At Kearsage Pass, the earbuds and antisocial guy reappeared. This day, however, I did not bask in the late-afternoon sun. Instead, I had a craving for a bacon-and-turkey sub from the Subway in Independence, so I got in the 4Runner, started driving down into the valley, picked up some John Muir Trail through-hikers looking for a hot meal and a mattress and a restocking of supplies, murdered them and dumped their bodies in a ditch, and then continued to town for my sub.
(That was to see if you are really reading!)
July 19-- Independence Peak
- I'd hiked the entire trail approach to the peak the day before and didn't feel like doing it two days in a row. Boring.
- Although the views must be great, I just couldn't get too excited about the route. I need some exposed scrambling, dammit!
- Independence Peak had been looking a helluva lot more awesome ever since I'd driven in the afternoon of the 16th. Plus, it was closer. So, once again with no beta, I set out...

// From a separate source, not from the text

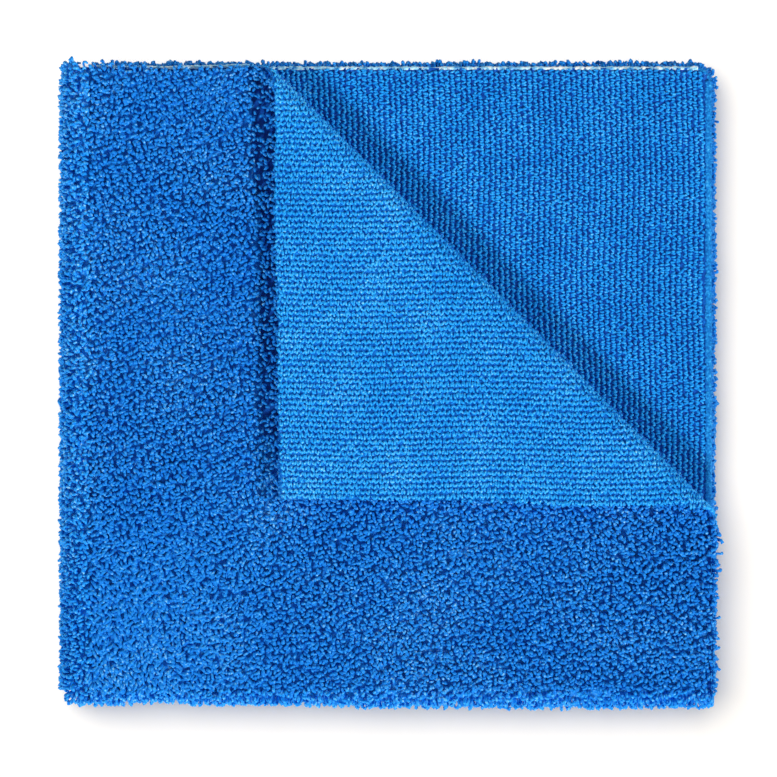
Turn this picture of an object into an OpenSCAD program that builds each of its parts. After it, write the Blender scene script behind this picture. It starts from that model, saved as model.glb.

July 20-- Norman Clyde Peak
- It is indeed a fun route. Norman Clyde's standard route is Class 4, with a lot of Class 3 and 4 and plenty of exposure, and the route-finding is not simple. Cliffing out or getting onto Class 5 rock is very easy to do. Cairns are not abundant, nor are they necessarily useful; we found some to be pretty pointless (perhaps markers for a prior party rather than markers for the best route). A week after we climbed the peak, someone else fell to his death from the same route. It seemed that he had reached the summit ridge and perhaps the summit itself and then couldn't find his way back down, and so he tried a descent down the other side of the summit ridge and fell somewhere along the way (if that is correct, I am mystified by that decision since a successful descent that way would have put him literally days from his starting point.
- What scenery! Many assert that the Palisades area of the Sierra Nevada is the most visually spectacular part of the range. Not having truly extensive experience with the range, I can't firmly agree or disagree with that statement, but I can certainly see the case for it. The views, the glaciers, the lakes, the peaks-- just stunning.